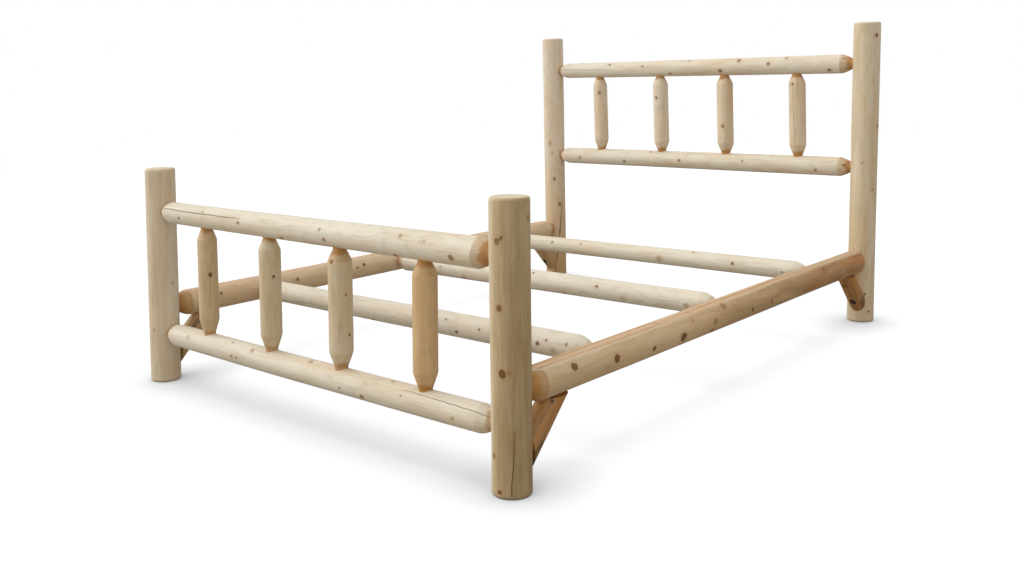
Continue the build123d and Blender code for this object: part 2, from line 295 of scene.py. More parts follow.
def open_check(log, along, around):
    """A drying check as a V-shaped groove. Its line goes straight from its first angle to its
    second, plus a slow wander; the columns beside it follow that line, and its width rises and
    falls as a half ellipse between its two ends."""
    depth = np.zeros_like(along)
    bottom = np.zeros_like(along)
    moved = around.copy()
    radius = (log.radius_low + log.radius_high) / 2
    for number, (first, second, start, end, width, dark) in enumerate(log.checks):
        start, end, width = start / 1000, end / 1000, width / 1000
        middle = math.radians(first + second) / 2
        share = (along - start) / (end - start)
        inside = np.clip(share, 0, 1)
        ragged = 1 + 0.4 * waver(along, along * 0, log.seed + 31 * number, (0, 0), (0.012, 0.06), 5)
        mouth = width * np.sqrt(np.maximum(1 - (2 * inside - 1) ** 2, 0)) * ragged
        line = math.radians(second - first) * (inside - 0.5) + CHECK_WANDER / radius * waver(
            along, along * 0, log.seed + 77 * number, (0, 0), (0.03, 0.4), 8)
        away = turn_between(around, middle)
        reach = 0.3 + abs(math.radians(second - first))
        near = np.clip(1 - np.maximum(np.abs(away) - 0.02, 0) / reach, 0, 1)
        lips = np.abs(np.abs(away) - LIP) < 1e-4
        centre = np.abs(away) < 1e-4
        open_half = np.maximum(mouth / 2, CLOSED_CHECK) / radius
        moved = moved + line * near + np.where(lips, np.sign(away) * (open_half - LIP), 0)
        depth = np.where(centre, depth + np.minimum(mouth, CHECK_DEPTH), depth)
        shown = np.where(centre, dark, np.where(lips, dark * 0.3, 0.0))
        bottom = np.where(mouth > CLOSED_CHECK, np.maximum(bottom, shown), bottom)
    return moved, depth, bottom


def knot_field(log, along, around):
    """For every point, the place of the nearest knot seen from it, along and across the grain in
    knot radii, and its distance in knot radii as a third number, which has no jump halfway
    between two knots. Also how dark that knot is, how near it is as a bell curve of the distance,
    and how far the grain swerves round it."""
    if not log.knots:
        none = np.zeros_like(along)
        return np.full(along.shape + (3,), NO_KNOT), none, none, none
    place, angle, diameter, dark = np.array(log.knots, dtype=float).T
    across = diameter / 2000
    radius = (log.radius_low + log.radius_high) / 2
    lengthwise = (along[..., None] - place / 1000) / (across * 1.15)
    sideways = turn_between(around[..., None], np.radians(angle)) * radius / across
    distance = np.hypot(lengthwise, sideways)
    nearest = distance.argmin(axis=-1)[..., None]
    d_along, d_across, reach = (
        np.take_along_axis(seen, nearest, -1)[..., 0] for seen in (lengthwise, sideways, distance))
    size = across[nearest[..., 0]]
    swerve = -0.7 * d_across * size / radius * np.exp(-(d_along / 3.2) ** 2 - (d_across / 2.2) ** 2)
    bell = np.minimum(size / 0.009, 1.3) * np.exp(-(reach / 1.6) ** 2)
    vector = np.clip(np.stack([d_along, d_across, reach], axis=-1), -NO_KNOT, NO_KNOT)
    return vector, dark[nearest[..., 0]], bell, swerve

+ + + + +

**Written request**
Copy, from the material, each line that holds the string "follow".

**Written answer**
Continue the build123d and Blender code for this object: part 2, from line 295 of scene.py. More parts follow.
    second, plus a slow wander; the columns beside it follow that line, and its width rises and